Find today’s 2555 word story. http://www.chekhovshorts.com/stories/112.html

Travis review:

Today’s story is a sad tale told from a young lieutenant’s personal point of view as he returns home. Sitting next to a pipe smoking “well-to-do Finn or Swede“, the lieutenant feels ill and his annoyance at the pipe smoker becomes an obsession as several paragraphs are dedicated to hate of the old “Fin” to the point of immature racism. “Detestable people these Finns and . . . Greeks,” he thought. “Absolutely superfluous, useless, detestable people. They simply fill up space on the earthly globe. What are they for?” Often Chekhov puts people on the train and leaves them there with a poignant thought or action, but he extends this story having the lieutenant get off the train and go home.

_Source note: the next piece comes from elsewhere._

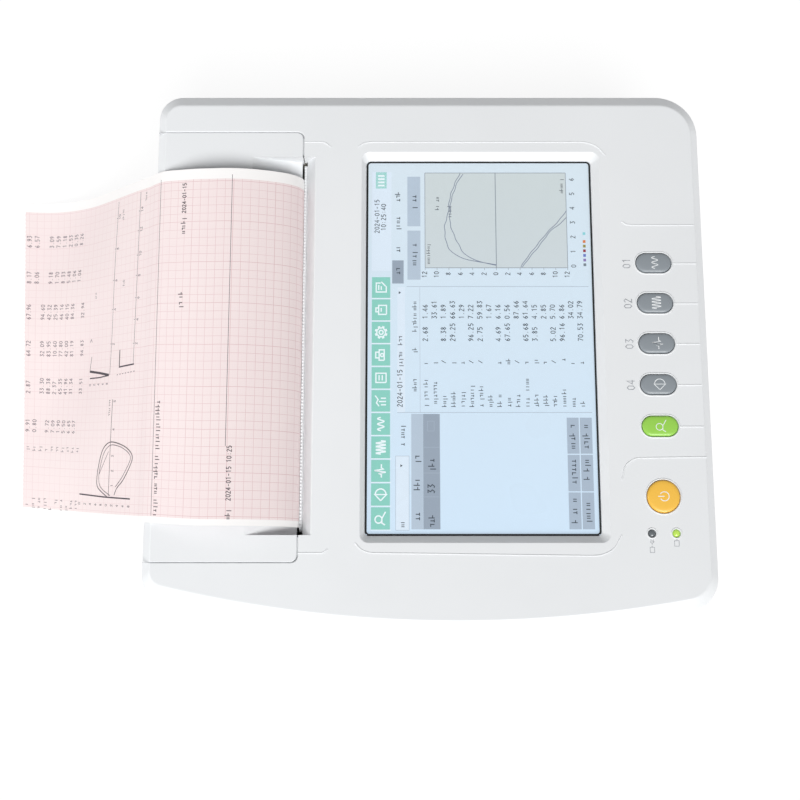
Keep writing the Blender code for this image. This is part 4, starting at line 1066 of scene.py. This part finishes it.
# Digits and strokes are drawn on a unit cell. These are shares of the size of the writing.
CELL = 0.62
FIGURE_PITCH = 0.74
STROKE_WEIGHT = 0.135


class Marks:
    """Collects thin plates on a surface. to_surface(u, w, height) gives a point in deck millimetres."""

    def __init__(self, to_surface, low, high, widest_step=0.0):
        self.bm = bmesh.new()
        self.to_surface = to_surface
        self.low = low
        self.high = high
        self.widest_step = widest_step

    def finer(self, points):
        """The points with more between them where they lie further apart than the surface's bend allows."""
        if not self.widest_step:
            return points
        found = [points[0]]
        for first, second in zip(points, points[1:]):
            steps = max(1, ceil(hypot(second[0] - first[0], second[1] - first[1]) / self.widest_step))
            for i in range(1, steps + 1):
                share = i / steps
                found.append(tuple(a + (b - a) * share for a, b in zip(first, second)))
        return found

    def line(self, points, width):
        points = self.finer([p for i, p in enumerate(points) if not i or p != points[i - 1]])
        right, left = offset_path(points, -width / 2), offset_path(points, width / 2)
        rings = []
        for (u0, w0), (u1, w1) in zip(left, right):
            corners = ((u0, w0, self.low), (u1, w1, self.low), (u1, w1, self.high), (u0, w0, self.high))
            rings.append([self.to_surface(*corner) for corner in corners])
        ring_strip(self.bm, rings)

    def patch(self, points):
        ring_strip(self.bm, [[self.to_surface(u, w, h) for u, w in points] for h in (self.low, self.high)])

    def rect(self, u0, u1, w0, w1):
        self.patch([(u0, w0), (u1, w0), (u1, w1), (u0, w1)])

    def frame(self, u0, u1, w0, w1, width):
        self.line([(u0, w0), (u1, w0)], width)
        self.line([(u0, w1), (u1, w1)], width)
        self.line([(u0, w0), (u0, w1)], width)
        self.line([(u1, w0), (u1, w1)], width)

    def glyphs(self, shapes, u, w, size, pitch, weight):
        """Stroked shapes side by side from (u, w), reading along u with their tops towards smaller w."""
        for shape in shapes:
            for stroke in shape:
                self.line([(u + x * size * CELL, w - y * size * CELL) for x, y in stroke], weight)
            u += pitch

    def number(self, text, u, w, size, weight=None):
        shapes = [DIGITS[c] for c in text]
        self.glyphs(shapes, u, w, size, size * FIGURE_PITCH, weight or size * STROKE_WEIGHT)

    def words(self, u0, u1, w, size, weight=None):
        """Illegible marks with the rhythm of writing, from u0 to u1."""
        count = max(1, int((u1 - u0) / (size * CELL)))
        shapes = [DRAW.choice(STROKES) if DRAW.random() > 0.12 else [] for _ in range(count)]
        self.glyphs(shapes, u0, w, size, size * CELL, weight or size * STROKE_WEIGHT)

    def icon(self, name, u, w, size, weight):
        """An icon centred on (u, w)."""
        for stroke in ICONS[name]:
            self.line([(u + (x - 0.5) * size, w - (y - 0.5) * size) for x, y in stroke], weight)

    def piece(self, name, finish, body):
        return piece(name, self.bm, finish, body)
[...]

At this point his fever is much worse, but I expected the Finn to make a life-saving appearance, but that does not happen. Chekhov puts us through the lieutenant’s annoyances with his doctor’s speech, his fever dreams with imagined characters coming through his room as well as real ones including his sister and aunt, and then his recovery, which mixes joy with gut-wrenching sorrow. The sadness being the loss of his sister to the spotted typhus he brought home. It was interesting that Chekhov chose not to show the sister more than twice and with no dialogue. In one scene she has a “pencil and exercise book in her hand” and in the other she kneels down to an ikon with her aunt. Yet she is the tragic figure, dying before she finished her exams. Chekhov ends with a hammer on the head, “And joy gave way to the boredom of everyday life and the feeling of his irrevocable loss.” While I never liked the lieutenant and didn’t know the sister well enough to feel the sadness as intended, the intense and random thoughts of the ailing lieutenant were interesting.